Ce processeur quantique conçu par les chercheurs d’une entreprise affiliée à la prestigieuse Université d’Oxford a battu tous les records de précision, sans utiliser de système de correction d’erreur. Un grand pas en avant pour cette technologie d’avenir.

Des chercheurs britanniques ont développé une puce quantique extrêmement prometteuse, à la fois très performante et surtout basée sur une nouvelle approche qui pourrait grandement faciliter la montée en échelle de cette technologie révolutionnaire.

L’informatique quantique fait partie de ces disciplines qui semblent bien parties pour changer la trajectoire de notre civilisation. Mais avant d’en arriver là, il faut réussir à dompter les qbits, les unités logiques qui servent de base à toute cette technologie. Or, ces objets sont nettement plus capricieux que les bits de l’informatique traditionnelle.

La cohérence, le grand défi des ordinateurs quantiques

Contrairement aux bits classiques qui peuvent exister sous forme de 0 ou de 1, les qbits peuvent exister dans un état intermédiaire permis par le phénomène de superposition quantique.
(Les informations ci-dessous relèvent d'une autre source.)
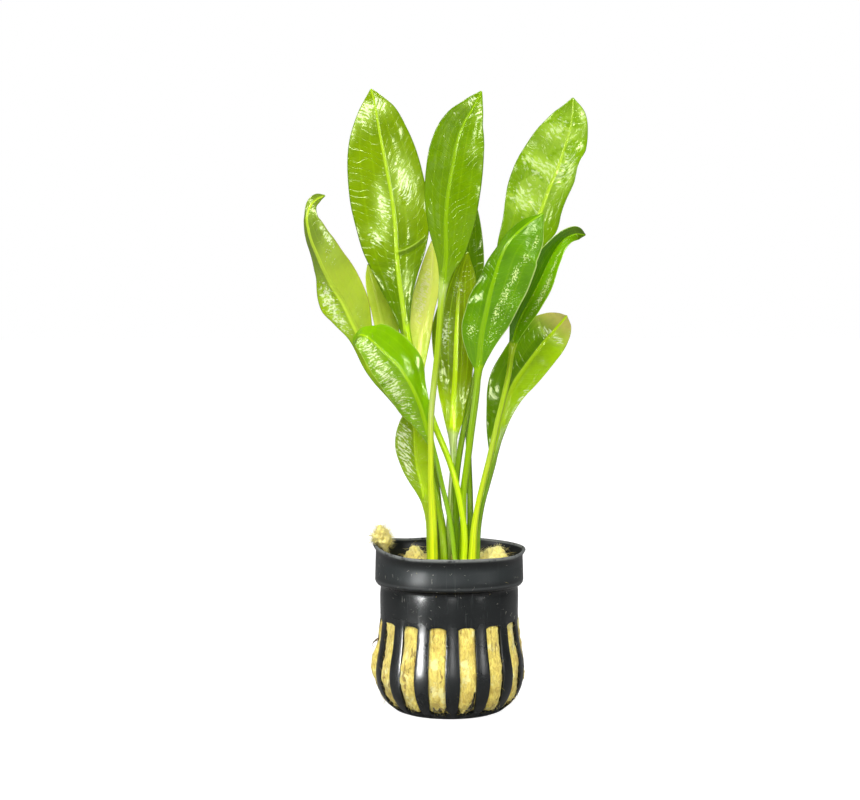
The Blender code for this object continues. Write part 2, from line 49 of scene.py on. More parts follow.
MM = 0.001
WALL = 1.0
POT_WALL = (               # outer radius and height, from the lip down to the foot
    (24.55, 53.0), (24.9, 52.75), (25.0, 52.3), (24.6, 51.6), (24.05, 50.9), (24.15, 48.0),
    (24.25, 45.0), (24.3, 43.0), (24.1, 42.3), (23.6, 41.7), (22.9, 41.35), (22.5, 41.0),
    (22.5, 40.4), (22.58, 39.6), (22.68, 38.0),
    (22.65, 35.0), (22.6, 32.5), (22.6, 30.4), (22.85, 27.5), (23.2, 24.0), (23.6, 21.4),
    (24.15, 18.5), (24.55, 16.0), (24.75, 13.5), (24.55, 11.0), (24.0, 8.5), (23.15, 6.4),
    (22.0, 4.5), (20.75, 2.9), (19.2, 1.6), (17.9, 0.6), (16.3, 0.0), (13.5, 0.0), (12.0, 0.0),
    (9.0, 0.0), (5.0, 0.0), (0.0, 0.0),
)
SLOTS = 15
SLOT_FOOT = 1.6
SLOT_TOP = 30.4
SLOT_HALF_WIDTH = 2.8
FIRST_SLOT = 14.0          # degrees to the right of the front
PITCH_COLUMNS = 12         # columns of the wall for each slot and rib
SLOT_COLUMNS = 3           # of them on each side of a slot's middle
BELLY_FROM = 13            # outside this radius the pot's columns are shaped
CORNER = 0.7               # how far the slots' corners are rounded
RIB_SWELL = 0.16           # how far the middle of a rib stands out from its edges
PITCH = 360 / SLOTS
RIM_LIFT = 0.7             # how far the warped rim stands above its plain height,
LEFT_LIFT = 1.3            # how much further at its left end,
RIGHT_SINK = 0.3           # and how much less at its right end
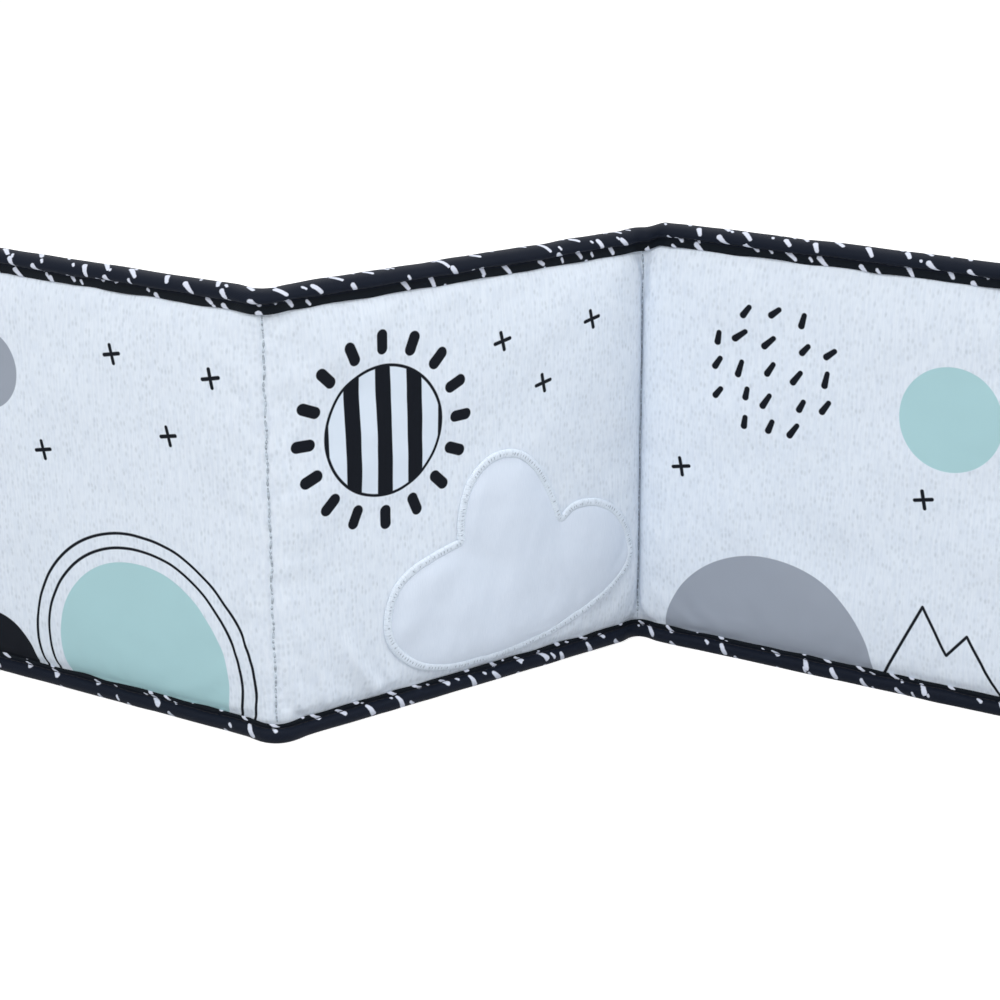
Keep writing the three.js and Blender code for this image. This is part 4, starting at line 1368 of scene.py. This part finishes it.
# %% Floor
FLOOR_WHITE = "#d2d2d2"
floor_glow = 0.7


def seen(tree):
    """1 for the rays that the camera sends out and for reflections, 0 for the rest."""
    rays = add(tree, "LightPath").outputs
    return add(tree, "Math", rays["Is Camera Ray"], rays["Is Glossy Ray"], operation="MAXIMUM")


def floor_material():
    """Matt white that glows a little to the camera alone, so that only its shadows fall below white."""
    material = bpy.data.materials.new("white_studio_floor")
    material.use_nodes = True
    tree = material.node_tree
    tree.nodes.clear()
    matt = add(tree, "BsdfDiffuse", colour(FLOOR_WHITE))
    strength = add(tree, "Math", seen(tree), floor_glow, operation="MULTIPLY")
    glow = add(tree, "Emission", (1, 1, 1, 1), strength)
    add(tree, "OutputMaterial", add(tree, "AddShader", matt, glow))
    return material


reach = 6  # metres from the book to the floor's edge
floor_mesh = bpy.data.meshes.new("studio_floor")
corners = [(-reach, -reach, 0), (reach, -reach, 0), (reach, reach, 0), (-reach, reach, 0)]
floor_mesh.from_pydata(corners, [], [(0, 1, 2, 3)])
floor_mesh.materials.append(floor_material())
floor = bpy.data.objects.new("studio_floor", floor_mesh)
bpy.context.scene.collection.objects.link(floor)
print(f"floor: {2 * reach} m square")

# %% Light
ambient = 0.4  # the world's strength; it shows as a white of strength 1
world = bpy.data.worlds.new("studio")
bpy.context.scene.world = world
world.use_nodes = True
sky = world.node_tree
sky.nodes.clear()
strength = add(sky, "Math", seen(sky), 1 - ambient, ambient, operation="MULTIPLY_ADD")
add(sky, "OutputWorld", add(sky, "Background", (1, 1, 1, 1), strength))


def lamp(name, place, size, power):
    """A square soft lamp at a place, turned to face the middle of the book."""
    light = bpy.data.lights.new(name, "AREA")
    light.size = size
    light.energy = power
    holder = bpy.data.objects.new(name, light)
    bpy.context.scene.collection.objects.link(holder)
    holder.location = place
    aim = -holder.location + Vector((0, 0, middle_height * MM))
    holder.rotation_euler = aim.to_track_quat("-Z", "Y").to_euler()
    print(f"{name}: {size} m across, {power} W, {aim.length:.2f} m away")


lamp("left_lamp", (-0.8, -0.89, 1.29), 0.9, 12)
lamp("front_lamp", (-0.15, -1.09, 1.39), 1, 7)
lamp("right_lamp", (1.18, -0.32, 1.12), 1, 10.8)
lamp("back_lamp", (-0.1, 1.15, 1.35), 1, 9)

# %% Camera
camera_place = (-27.84, -846.03, page_foot + 382.17)  # mm, from the fit to the photographed edges
camera_down, camera_right = 20.06, 2.77  # degrees below level and right of straight ahead
camera_data = bpy.data.cameras.new("camera")
camera_data.sensor_width = 36
camera_data.lens = 80.76
camera_data.clip_start = 0.05  # metres
camera = bpy.data.objects.new("camera", camera_data)
bpy.context.scene.collection.objects.link(camera)
camera.location = [v * MM for v in camera_place]
camera.rotation_euler = (math.radians(90 - camera_down), 0, math.radians(-camera_right))
bpy.context.scene.camera = camera
print(f"camera: {camera.location.length:.2f} m from the book, {camera_data.lens} mm lens")
bpy.context.scene.view_settings.view_transform = "Standard"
Cette idée n’a pas vraiment de sens en physique traditionnelle. Mais en stockant ainsi des informations complexes sous forme de différences subtiles dans l’état quantique de la matière, il est possible de réaliser des opérations complètement inabordables pour un ordinateur traditionnel.
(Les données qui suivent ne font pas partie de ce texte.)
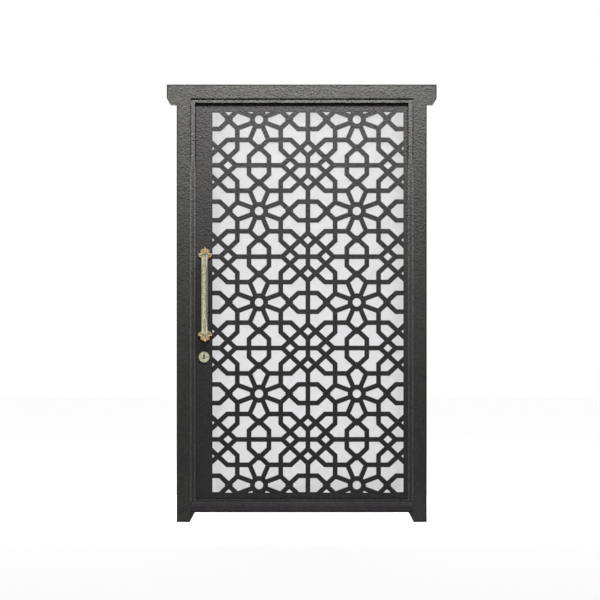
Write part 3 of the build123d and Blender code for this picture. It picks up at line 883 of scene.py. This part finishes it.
def floor():
    """A plain pale floor that keeps the door's shadow."""
    made, tree, shader = material("studio_floor")
    grain = noise(tree, object_place(tree), scale=3.0)
    tone = ramp(tree, grain, [(0.0, (0.86, 0.86, 0.86)), (1.0, (0.90, 0.90, 0.90))])
    tree.links.new(tone, shader.inputs["Base Color"])
    shader.inputs["Roughness"].default_value = 0.9
    shader.inputs["Emission Color"].default_value = (1.0, 1.0, 1.0, 1.0)
    glow = spread(tree, seen_rays(tree), 0.0, FLOOR_GLOW)
    tree.links.new(glow, shader.inputs["Emission Strength"])
    side, below = 30.0, 0.0005
    bpy.ops.mesh.primitive_plane_add(size=side, location=(DOOR_X, 0.0, cad_low.z - below))
    plane = bpy.context.object
    plane.name = "studio_floor"
    plane.data.materials.append(made)


def area_lamp(name, place, target, size, power):
    """A rectangular lamp that points at a target and is not seen itself."""
    data = bpy.data.lights.new(name, "AREA")
    data.shape = "RECTANGLE"
    data.size, data.size_y = size
    data.energy = power
    lamp = bpy.data.objects.new(name, data)
    lamp.location = place
    lamp.rotation_euler = (Vector(target) - Vector(place)).to_track_quat("-Z", "Y").to_euler()
    lamp.visible_camera = False
    bpy.context.collection.objects.link(lamp)
    return lamp


def lights():
    """A strip over the top of the door's front, kept out of its shine, and a wide lamp behind the sheet."""
    top, back = (DOOR_X, FRONT - 0.85, 2.95), (DOOR_X, 1.6, 0.93)
    strip = area_lamp("top_light", top, (DOOR_X, 0.0, 1.9), (2.2, 0.35), 46.5)
    strip.data.color = (1.0, 1.0, 0.96)
    strip.data.spread = math.radians(90.0)
    strip.visible_glossy = False
    area_lamp("back_light", back, (DOOR_X, 0.0, 0.85), (2.2, 1.8), 19.5)


def camera():
    """Straight on, with the lens that gives the photograph's frame."""
    data = bpy.data.cameras.new("camera")
    data.sensor_width = 36.0
    data.lens = data.sensor_width * VIEW_DISTANCE / VIEW_WIDTH
    view = bpy.data.objects.new("camera", data)
    view.location = (VIEW_X, FRONT - VIEW_DISTANCE, VIEW_Z)
    view.rotation_euler = (math.pi / 2, 0.0, 0.0)
    data.clip_end = 100.0
    bpy.context.collection.objects.link(view)
    bpy.context.scene.camera = view


bpy.context.scene.view_settings.view_transform = "Standard"
finishes = make_finishes()
dress_nodes(finishes)
pull_relief(finishes)
rose_trim("front_rose", -1, finishes)
rose_trim("back_rose", 1, finishes)
keyhole_cover(finishes)
lock_screws(finishes)
bead_screws(finishes)
hinge_welds(finishes["hammer_paint"])
white_world()
floor()
lights()
camera()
Ordinateur Quantique Google
© Google Quantum

Pour qu’ils puissent faire leur office, il faut les maintenir dans cet état de superposition, mais également dans un état d’intrication quantique. C’est un état où deux particules sont reliées par un lien inextricable et indépendant de leur distance ; si l’une des deux particules subit la moindre modification, l’autre sera affectée exactement de la même façon, même si les deux objets sont séparés de plusieurs années-lumière. Lorsque toutes ces conditions sont réunies, on obtient ce que les chercheurs appellent des qbits cohérents.

Or, maintenir cette cohérence est l’un des plus grands défis auxquels cette technologie est confrontée aujourd’hui. Ces ensembles de qbits superposés et intriqués sont des entités incroyablement délicates ; la moindre perturbation peut faire s’écrouler cette harmonie fragile et rendre le système inexploitable. Tout l’enjeu, c’est donc de créer un environnement extrêmement stable où les qbits peuvent rester cohérents sur une longue durée.

Un nouveau système de contrôle sans laser

Pour l’instant, il n’y a qu’une seule approche qui a produit des résultats suffisamment convaincants à ce niveau : verrouiller des ions à l’aide d’un champ magnétique afin de les manipuler par l’intermédiaire d’un laser. Si cette technologie sobrement appelée trapped ions (“ions piégés” en anglais) est jugée prometteuse, c’est parce qu’elle a déjà permis à plusieurs laboratoires d’obtenir de très bons résultats, avec des temps de cohérence longs et des taux d’erreur remarquablement faibles.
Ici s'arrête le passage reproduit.